▸ OBJECTIVE
Every record must be repeated exactly, with no omission.

▸ DATASET RECORDS
* * * * * * *

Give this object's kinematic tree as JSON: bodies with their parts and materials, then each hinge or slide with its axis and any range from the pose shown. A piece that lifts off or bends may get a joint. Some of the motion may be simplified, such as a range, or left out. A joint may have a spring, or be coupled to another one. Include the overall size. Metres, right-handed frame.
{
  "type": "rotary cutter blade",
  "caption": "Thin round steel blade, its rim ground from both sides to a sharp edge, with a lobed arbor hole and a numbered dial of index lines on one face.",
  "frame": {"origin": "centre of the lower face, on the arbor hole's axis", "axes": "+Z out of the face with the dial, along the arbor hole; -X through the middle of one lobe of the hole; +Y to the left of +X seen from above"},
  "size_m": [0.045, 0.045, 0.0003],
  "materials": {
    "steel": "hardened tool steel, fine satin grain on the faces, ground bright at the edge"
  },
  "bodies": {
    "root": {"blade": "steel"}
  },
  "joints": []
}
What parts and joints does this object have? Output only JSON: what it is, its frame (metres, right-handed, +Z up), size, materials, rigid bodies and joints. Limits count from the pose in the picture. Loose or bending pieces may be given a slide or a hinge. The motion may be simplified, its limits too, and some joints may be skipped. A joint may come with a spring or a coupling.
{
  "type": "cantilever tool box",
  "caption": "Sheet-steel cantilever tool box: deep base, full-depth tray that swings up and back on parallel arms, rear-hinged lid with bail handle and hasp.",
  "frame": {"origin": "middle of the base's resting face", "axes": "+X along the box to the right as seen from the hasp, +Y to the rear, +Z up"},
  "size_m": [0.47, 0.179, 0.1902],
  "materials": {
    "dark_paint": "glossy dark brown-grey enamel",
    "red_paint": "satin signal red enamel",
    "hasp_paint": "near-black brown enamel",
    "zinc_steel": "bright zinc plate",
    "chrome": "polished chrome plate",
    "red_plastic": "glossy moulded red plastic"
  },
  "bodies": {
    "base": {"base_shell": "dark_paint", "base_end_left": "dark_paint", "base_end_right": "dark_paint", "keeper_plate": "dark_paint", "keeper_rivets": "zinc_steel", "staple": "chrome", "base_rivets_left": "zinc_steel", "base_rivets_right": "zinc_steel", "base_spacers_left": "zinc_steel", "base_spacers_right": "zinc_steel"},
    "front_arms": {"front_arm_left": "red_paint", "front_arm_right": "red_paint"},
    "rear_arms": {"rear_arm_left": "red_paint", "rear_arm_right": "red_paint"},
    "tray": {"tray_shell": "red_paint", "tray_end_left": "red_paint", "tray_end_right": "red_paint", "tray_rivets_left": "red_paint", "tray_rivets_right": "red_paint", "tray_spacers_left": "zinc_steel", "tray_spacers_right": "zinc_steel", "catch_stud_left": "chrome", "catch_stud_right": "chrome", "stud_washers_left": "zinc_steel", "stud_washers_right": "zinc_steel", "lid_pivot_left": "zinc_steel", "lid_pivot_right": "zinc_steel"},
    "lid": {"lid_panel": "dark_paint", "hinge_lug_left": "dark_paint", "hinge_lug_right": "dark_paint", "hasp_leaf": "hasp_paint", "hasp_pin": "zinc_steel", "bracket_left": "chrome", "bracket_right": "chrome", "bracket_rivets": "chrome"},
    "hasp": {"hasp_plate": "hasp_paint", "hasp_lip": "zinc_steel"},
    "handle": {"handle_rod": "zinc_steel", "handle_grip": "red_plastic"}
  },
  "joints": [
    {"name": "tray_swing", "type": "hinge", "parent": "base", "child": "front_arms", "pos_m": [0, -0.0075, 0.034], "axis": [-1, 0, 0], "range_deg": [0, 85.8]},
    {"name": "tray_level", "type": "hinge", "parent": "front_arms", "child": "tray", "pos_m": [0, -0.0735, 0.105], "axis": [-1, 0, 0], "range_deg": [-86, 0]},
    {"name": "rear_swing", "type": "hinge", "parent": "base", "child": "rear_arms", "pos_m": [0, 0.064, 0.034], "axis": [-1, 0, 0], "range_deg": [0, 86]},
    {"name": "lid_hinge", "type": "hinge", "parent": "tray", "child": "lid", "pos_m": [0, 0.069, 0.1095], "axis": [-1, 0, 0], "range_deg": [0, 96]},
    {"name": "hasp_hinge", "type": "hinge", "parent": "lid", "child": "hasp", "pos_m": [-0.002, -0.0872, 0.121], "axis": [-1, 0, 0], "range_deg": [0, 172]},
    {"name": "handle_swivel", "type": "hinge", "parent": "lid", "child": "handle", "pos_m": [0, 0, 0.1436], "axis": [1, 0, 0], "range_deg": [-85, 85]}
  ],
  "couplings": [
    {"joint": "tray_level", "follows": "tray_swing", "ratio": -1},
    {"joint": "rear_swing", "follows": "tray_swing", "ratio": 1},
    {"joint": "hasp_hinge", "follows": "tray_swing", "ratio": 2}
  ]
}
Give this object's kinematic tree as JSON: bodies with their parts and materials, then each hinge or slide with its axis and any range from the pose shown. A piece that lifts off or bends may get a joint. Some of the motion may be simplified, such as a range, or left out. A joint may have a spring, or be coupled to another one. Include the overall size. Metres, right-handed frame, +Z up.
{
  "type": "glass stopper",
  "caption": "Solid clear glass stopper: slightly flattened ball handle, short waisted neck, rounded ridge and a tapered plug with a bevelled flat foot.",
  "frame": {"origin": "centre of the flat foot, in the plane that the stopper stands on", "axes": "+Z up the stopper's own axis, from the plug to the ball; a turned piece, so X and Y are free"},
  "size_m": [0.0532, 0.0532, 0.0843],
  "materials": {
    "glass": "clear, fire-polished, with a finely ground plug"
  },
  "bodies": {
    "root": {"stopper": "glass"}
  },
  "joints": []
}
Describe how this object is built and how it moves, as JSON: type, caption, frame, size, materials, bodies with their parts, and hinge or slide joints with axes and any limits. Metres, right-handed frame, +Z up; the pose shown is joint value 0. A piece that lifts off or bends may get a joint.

* * * * * * *

▸ REPLY
Give this object's kinematic tree as JSON: bodies with their parts and materials, then each hinge or slide with its axis and any range from the pose shown. A piece that lifts off or bends may get a joint. Some of the motion may be simplified, such as a range, or left out. A joint may have a spring, or be coupled to another one. Include the overall size. Metres, right-handed frame.
{
  "type": "rotary cutter blade",
  "caption": "Thin round steel blade, its rim ground from both sides to a sharp edge, with a lobed arbor hole and a numbered dial of index lines on one face.",
  "frame": {"origin": "centre of the lower face, on the arbor hole's axis", "axes": "+Z out of the face with the dial, along the arbor hole; -X through the middle of one lobe of the hole; +Y to the left of +X seen from above"},
  "size_m": [0.045, 0.045, 0.0003],
  "materials": {
    "steel": "hardened tool steel, fine satin grain on the faces, ground bright at the edge"
  },
  "bodies": {
    "root": {"blade": "steel"}
  },
  "joints": []
}
What parts and joints does this object have? Output only JSON: what it is, its frame (metres, right-handed, +Z up), size, materials, rigid bodies and joints. Limits count from the pose in the picture. Loose or bending pieces may be given a slide or a hinge. The motion may be simplified, its limits too, and some joints may be skipped. A joint may come with a spring or a coupling.
{
  "type": "cantilever tool box",
  "caption": "Sheet-steel cantilever tool box: deep base, full-depth tray that swings up and back on parallel arms, rear-hinged lid with bail handle and hasp.",
  "frame": {"origin": "middle of the base's resting face", "axes": "+X along the box to the right as seen from the hasp, +Y to the rear, +Z up"},
  "size_m": [0.47, 0.179, 0.1902],
  "materials": {
    "dark_paint": "glossy dark brown-grey enamel",
    "red_paint": "satin signal red enamel",
    "hasp_paint": "near-black brown enamel",
    "zinc_steel": "bright zinc plate",
    "chrome": "polished chrome plate",
    "red_plastic": "glossy moulded red plastic"
  },
  "bodies": {
    "base": {"base_shell": "dark_paint", "base_end_left": "dark_paint", "base_end_right": "dark_paint", "keeper_plate": "dark_paint", "keeper_rivets": "zinc_steel", "staple": "chrome", "base_rivets_left": "zinc_steel", "base_rivets_right": "zinc_steel", "base_spacers_left": "zinc_steel", "base_spacers_right": "zinc_steel"},
    "front_arms": {"front_arm_left": "red_paint", "front_arm_right": "red_paint"},
    "rear_arms": {"rear_arm_left": "red_paint", "rear_arm_right": "red_paint"},
    "tray": {"tray_shell": "red_paint", "tray_end_left": "red_paint", "tray_end_right": "red_paint", "tray_rivets_left": "red_paint", "tray_rivets_right": "red_paint", "tray_spacers_left": "zinc_steel", "tray_spacers_right": "zinc_steel", "catch_stud_left": "chrome", "catch_stud_right": "chrome", "stud_washers_left": "zinc_steel", "stud_washers_right": "zinc_steel", "lid_pivot_left": "zinc_steel", "lid_pivot_right": "zinc_steel"},
    "lid": {"lid_panel": "dark_paint", "hinge_lug_left": "dark_paint", "hinge_lug_right": "dark_paint", "hasp_leaf": "hasp_paint", "hasp_pin": "zinc_steel", "bracket_left": "chrome", "bracket_right": "chrome", "bracket_rivets": "chrome"},
    "hasp": {"hasp_plate": "hasp_paint", "hasp_lip": "zinc_steel"},
    "handle": {"handle_rod": "zinc_steel", "handle_grip": "red_plastic"}
  },
  "joints": [
    {"name": "tray_swing", "type": "hinge", "parent": "base", "child": "front_arms", "pos_m": [0, -0.0075, 0.034], "axis": [-1, 0, 0], "range_deg": [0, 85.8]},
    {"name": "tray_level", "type": "hinge", "parent": "front_arms", "child": "tray", "pos_m": [0, -0.0735, 0.105], "axis": [-1, 0, 0], "range_deg": [-86, 0]},
    {"name": "rear_swing", "type": "hinge", "parent": "base", "child": "rear_arms", "pos_m": [0, 0.064, 0.034], "axis": [-1, 0, 0], "range_deg": [0, 86]},
    {"name": "lid_hinge", "type": "hinge", "parent": "tray", "child": "lid", "pos_m": [0, 0.069, 0.1095], "axis": [-1, 0, 0], "range_deg": [0, 96]},
    {"name": "hasp_hinge", "type": "hinge", "parent": "lid", "child": "hasp", "pos_m": [-0.002, -0.0872, 0.121], "axis": [-1, 0, 0], "range_deg": [0, 172]},
    {"name": "handle_swivel", "type": "hinge", "parent": "lid", "child": "handle", "pos_m": [0, 0, 0.1436], "axis": [1, 0, 0], "range_deg": [-85, 85]}
  ],
  "couplings": [
    {"joint": "tray_level", "follows": "tray_swing", "ratio": -1},
    {"joint": "rear_swing", "follows": "tray_swing", "ratio": 1},
    {"joint": "hasp_hinge", "follows": "tray_swing", "ratio": 2}
  ]
}
Give this object's kinematic tree as JSON: bodies with their parts and materials, then each hinge or slide with its axis and any range from the pose shown. A piece that lifts off or bends may get a joint. Some of the motion may be simplified, such as a range, or left out. A joint may have a spring, or be coupled to another one. Include the overall size. Metres, right-handed frame, +Z up.
{
  "type": "glass stopper",
  "caption": "Solid clear glass stopper: slightly flattened ball handle, short waisted neck, rounded ridge and a tapered plug with a bevelled flat foot.",
  "frame": {"origin": "centre of the flat foot, in the plane that the stopper stands on", "axes": "+Z up the stopper's own axis, from the plug to the ball; a turned piece, so X and Y are free"},
  "size_m": [0.0532, 0.0532, 0.0843],
  "materials": {
    "glass": "clear, fire-polished, with a finely ground plug"
  },
  "bodies": {
    "root": {"stopper": "glass"}
  },
  "joints": []
}
Describe how this object is built and how it moves, as JSON: type, caption, frame, size, materials, bodies with their parts, and hinge or slide joints with axes and any limits. Metres, right-handed frame, +Z up; the pose shown is joint value 0. A piece that lifts off or bends may get a joint.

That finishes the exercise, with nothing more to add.